## Begin Entries

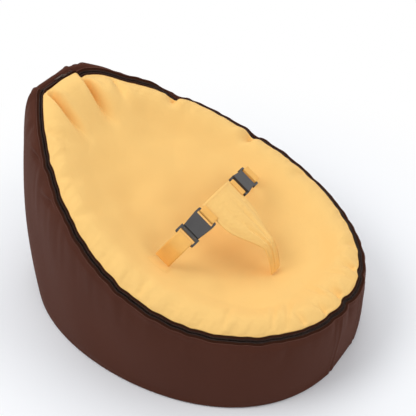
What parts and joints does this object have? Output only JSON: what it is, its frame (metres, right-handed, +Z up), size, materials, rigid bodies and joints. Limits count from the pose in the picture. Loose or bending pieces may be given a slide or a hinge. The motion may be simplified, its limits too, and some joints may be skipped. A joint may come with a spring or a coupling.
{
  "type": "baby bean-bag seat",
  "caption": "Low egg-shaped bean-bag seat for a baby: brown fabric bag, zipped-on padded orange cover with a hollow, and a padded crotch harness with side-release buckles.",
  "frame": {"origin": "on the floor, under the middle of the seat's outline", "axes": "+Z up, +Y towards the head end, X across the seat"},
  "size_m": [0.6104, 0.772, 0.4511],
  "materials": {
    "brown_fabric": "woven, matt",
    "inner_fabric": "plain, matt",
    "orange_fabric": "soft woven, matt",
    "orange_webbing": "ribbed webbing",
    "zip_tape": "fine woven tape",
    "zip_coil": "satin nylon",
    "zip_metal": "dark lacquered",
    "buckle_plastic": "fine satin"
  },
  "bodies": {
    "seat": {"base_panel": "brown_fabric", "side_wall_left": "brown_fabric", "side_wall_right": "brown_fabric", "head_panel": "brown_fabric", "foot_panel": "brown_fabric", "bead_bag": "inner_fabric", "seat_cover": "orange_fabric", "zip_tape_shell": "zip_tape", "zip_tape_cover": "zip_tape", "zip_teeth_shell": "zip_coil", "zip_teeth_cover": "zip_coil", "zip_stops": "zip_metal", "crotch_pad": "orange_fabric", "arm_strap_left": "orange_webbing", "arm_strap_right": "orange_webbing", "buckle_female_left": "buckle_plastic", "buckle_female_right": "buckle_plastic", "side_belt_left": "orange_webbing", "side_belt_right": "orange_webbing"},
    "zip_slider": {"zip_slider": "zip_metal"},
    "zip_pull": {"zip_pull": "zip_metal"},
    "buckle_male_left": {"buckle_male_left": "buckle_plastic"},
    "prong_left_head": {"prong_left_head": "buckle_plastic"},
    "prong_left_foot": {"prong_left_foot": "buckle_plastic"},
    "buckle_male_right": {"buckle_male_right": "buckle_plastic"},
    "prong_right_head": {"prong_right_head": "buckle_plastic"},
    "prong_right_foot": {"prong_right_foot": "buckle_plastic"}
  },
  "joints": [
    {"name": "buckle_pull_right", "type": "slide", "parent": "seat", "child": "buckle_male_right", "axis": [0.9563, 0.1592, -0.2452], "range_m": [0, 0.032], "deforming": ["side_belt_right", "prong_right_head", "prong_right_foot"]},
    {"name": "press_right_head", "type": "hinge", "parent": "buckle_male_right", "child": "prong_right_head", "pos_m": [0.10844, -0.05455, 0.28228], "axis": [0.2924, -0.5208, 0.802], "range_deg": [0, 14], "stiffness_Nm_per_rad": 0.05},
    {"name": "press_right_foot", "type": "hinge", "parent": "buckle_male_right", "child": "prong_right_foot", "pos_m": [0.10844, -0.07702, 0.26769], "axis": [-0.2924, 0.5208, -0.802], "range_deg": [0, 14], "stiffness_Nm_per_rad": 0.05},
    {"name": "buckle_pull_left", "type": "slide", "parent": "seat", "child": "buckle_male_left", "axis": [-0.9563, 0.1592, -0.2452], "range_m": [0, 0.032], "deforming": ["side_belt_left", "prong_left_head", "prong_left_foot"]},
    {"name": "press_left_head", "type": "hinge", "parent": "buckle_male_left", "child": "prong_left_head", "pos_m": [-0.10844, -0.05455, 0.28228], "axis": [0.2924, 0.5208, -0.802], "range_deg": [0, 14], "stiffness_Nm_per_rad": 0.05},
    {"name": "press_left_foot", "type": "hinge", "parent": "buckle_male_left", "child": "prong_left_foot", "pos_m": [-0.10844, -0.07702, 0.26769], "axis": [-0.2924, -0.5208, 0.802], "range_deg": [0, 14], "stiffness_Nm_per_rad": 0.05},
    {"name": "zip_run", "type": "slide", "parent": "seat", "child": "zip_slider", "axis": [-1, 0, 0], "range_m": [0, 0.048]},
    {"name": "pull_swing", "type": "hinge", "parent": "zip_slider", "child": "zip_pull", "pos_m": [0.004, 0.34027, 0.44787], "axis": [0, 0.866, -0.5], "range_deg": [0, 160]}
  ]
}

## End Entries
## Begin Entries

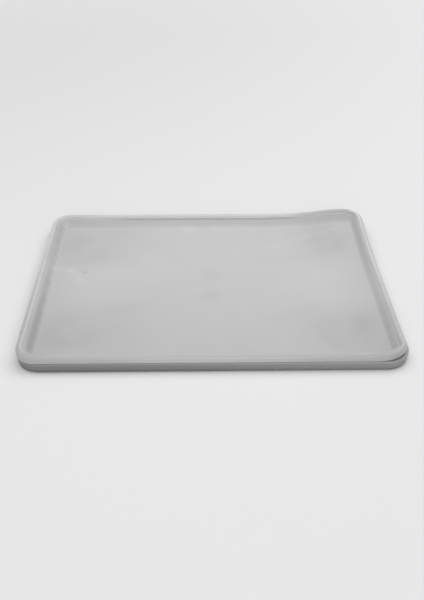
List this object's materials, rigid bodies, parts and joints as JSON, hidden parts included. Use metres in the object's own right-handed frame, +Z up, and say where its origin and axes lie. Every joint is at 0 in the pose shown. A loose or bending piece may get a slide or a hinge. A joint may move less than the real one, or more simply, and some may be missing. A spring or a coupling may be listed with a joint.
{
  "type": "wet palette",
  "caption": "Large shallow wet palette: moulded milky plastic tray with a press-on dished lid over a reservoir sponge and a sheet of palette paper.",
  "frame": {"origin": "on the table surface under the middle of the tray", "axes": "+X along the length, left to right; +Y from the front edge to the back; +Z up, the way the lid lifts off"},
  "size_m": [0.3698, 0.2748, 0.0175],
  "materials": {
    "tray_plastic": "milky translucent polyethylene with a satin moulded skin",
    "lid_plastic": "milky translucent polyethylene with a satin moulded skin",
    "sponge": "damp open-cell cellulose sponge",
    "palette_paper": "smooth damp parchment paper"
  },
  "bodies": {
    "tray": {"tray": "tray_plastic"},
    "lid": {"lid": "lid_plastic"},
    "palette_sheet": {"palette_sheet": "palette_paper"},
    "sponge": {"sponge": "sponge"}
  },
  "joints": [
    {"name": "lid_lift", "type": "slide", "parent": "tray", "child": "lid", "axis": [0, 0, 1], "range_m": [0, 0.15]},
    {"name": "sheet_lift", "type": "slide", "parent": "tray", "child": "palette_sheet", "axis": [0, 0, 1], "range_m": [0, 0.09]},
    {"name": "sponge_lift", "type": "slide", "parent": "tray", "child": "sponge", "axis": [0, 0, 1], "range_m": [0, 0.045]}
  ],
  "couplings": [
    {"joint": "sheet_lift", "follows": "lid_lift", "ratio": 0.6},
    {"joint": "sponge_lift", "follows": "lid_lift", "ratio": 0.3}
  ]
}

## End Entries
## Begin Entries

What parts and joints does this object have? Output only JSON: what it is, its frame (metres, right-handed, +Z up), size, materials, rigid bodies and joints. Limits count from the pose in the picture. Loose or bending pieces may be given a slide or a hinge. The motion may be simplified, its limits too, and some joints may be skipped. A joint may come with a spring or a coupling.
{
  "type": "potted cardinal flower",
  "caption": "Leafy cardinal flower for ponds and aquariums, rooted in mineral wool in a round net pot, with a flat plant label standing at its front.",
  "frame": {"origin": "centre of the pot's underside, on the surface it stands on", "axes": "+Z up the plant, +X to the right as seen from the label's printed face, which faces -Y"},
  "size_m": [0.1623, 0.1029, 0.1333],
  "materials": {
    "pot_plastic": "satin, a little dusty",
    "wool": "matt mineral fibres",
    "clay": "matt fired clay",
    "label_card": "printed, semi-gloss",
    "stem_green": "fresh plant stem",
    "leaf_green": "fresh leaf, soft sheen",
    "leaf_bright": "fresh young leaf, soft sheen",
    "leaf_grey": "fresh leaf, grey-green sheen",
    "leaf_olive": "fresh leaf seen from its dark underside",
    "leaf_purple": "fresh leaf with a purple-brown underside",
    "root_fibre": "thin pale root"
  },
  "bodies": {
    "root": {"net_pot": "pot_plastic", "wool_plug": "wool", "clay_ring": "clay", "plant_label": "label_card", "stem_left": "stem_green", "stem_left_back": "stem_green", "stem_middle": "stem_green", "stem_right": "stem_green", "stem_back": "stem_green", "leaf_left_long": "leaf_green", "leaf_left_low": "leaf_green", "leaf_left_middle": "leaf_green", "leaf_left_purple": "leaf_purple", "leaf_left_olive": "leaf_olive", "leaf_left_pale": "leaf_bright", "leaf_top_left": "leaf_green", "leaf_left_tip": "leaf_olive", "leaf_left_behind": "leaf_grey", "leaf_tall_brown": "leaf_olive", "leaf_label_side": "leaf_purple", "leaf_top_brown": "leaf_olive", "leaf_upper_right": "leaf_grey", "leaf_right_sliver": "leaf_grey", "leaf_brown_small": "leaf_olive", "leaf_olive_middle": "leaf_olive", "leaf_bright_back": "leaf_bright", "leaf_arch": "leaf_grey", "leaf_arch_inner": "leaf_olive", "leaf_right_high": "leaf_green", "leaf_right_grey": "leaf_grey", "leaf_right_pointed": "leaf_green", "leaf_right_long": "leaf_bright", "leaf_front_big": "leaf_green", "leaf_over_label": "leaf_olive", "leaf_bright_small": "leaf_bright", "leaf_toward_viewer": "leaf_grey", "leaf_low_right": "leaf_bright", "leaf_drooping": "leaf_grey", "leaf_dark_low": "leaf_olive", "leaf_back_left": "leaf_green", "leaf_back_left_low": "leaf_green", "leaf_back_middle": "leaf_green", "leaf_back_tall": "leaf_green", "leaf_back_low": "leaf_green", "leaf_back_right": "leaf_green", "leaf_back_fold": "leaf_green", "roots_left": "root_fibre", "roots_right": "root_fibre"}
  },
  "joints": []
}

## End Entries

## What you are asked to do
Report each line in the data that holds the word "axes".

## Result of the exercise
  "frame": {"origin": "on the floor, under the middle of the seat's outline", "axes": "+Z up, +Y towards the head end, X across the seat"},
List this object's materials, rigid bodies, parts and joints as JSON, hidden parts included. Use metres in the object's own right-handed frame, +Z up, and say where its origin and axes lie. Every joint is at 0 in the pose shown. A loose or bending piece may get a slide or a hinge. A joint may move less than the real one, or more simply, and some may be missing. A spring or a coupling may be listed with a joint.
  "frame": {"origin": "on the table surface under the middle of the tray", "axes": "+X along the length, left to right; +Y from the front edge to the back; +Z up, the way the lid lifts off"},
  "frame": {"origin": "centre of the pot's underside, on the surface it stands on", "axes": "+Z up the plant, +X to the right as seen from the label's printed face, which faces -Y"},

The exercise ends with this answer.